Most people get confused as to where this "performance" comes from.

Booting windows is literally the worst reason to buy an SSD. If you're someone who finds themselves constantly with windows getting bogged down as you multitask, a SSD will be night and day.

On almost any laptop frankly going from a few year old small 5400rpm(sometimes lower) low capacity drive to a 7200rpm also silent, 4 times as big drive will have a huge boost to booting times aswell. But hdd's, no matter which you get, will always chug when you throw more than a couple small programs at a time at it.

As for your laptop, it has AHCI, the chipset your laptop is using is not much more than 2 years old, an Asus NF4 SLI 939 board is, well, it was released 5 years ago, the chipset in your laptop is lightyears ahead of a 3 year old Nvidia NF4 mobo.

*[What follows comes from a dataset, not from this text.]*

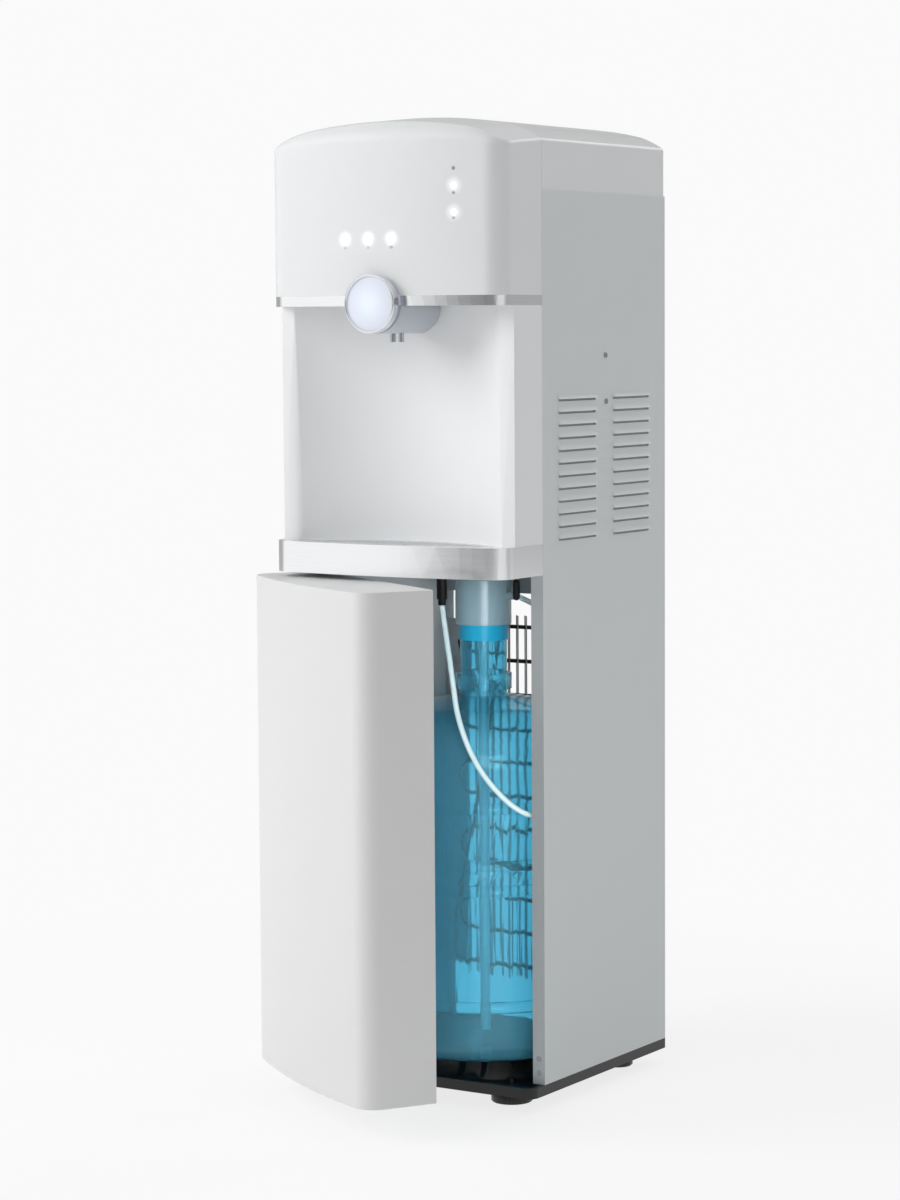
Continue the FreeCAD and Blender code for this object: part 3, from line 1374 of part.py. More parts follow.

Its pretty standard for laptops to have had their drives with ncq/ahci enabled in bios so its almost certain your SSD would be aswell.

Have you read my post?

Laptop progression - Samsung 80gb - Seagate 250gb 7200rpm - Crucial 120GB SSD, forgot what model but not a V+ - The crucial does everything better than the two former hard drives, boot times, repsonse times, multi tasking, loading programs etc... The laptop only has IDE compatiable in the BIOS, also device manager shows no ACHI controllers. Not sure what you're on about. The 945GM is about 4 or 5 years old going by memory, the chipset may have ACHI but its not implemented in this particular BIOS, the laptop dosen't even officially support Core 2 cpus but its been working with a T5500 for 2 years without problems, even undervolted to .95v at stock speed via rmclock.

I did not buy the ssd for windows boot times, are you just trying to nit pick everything?

I compared the Vertex 2E to my 300GB velociraptor, not the crucial drive. The op had a velociraptor as well, i noted a performance increase on an X58 mobo with the Vertex 2E, however not that much better than the velociraptor, as the OP himself is noticing, it does indeed handle multitasking etc.. a whole lot better though.

I've stuck SSDs in old first gen LGA775 rigs with P4s and seen a massive improvement, so telling the guy he won't see any with an SSD because his gear is old really dosen't make sense. I think its more due to the fact he had a very quick mechanical hdd to begin with, always was and still am a huge fan of the velociraptor as its the first mechanical SATA drive i saw a huge improvement with, the original Raptors was lack lustre imo. I'm not against SSDs, all of my pcs have ssds as the boot drive now, i currently own 4 OCZ LE 50GB, one LE 100GB, 2 120GB 2E, 60GB 2E, Crucial 120GB, 96GB 2E, 32gb Onyx and 2 Samsing pm800 64GB.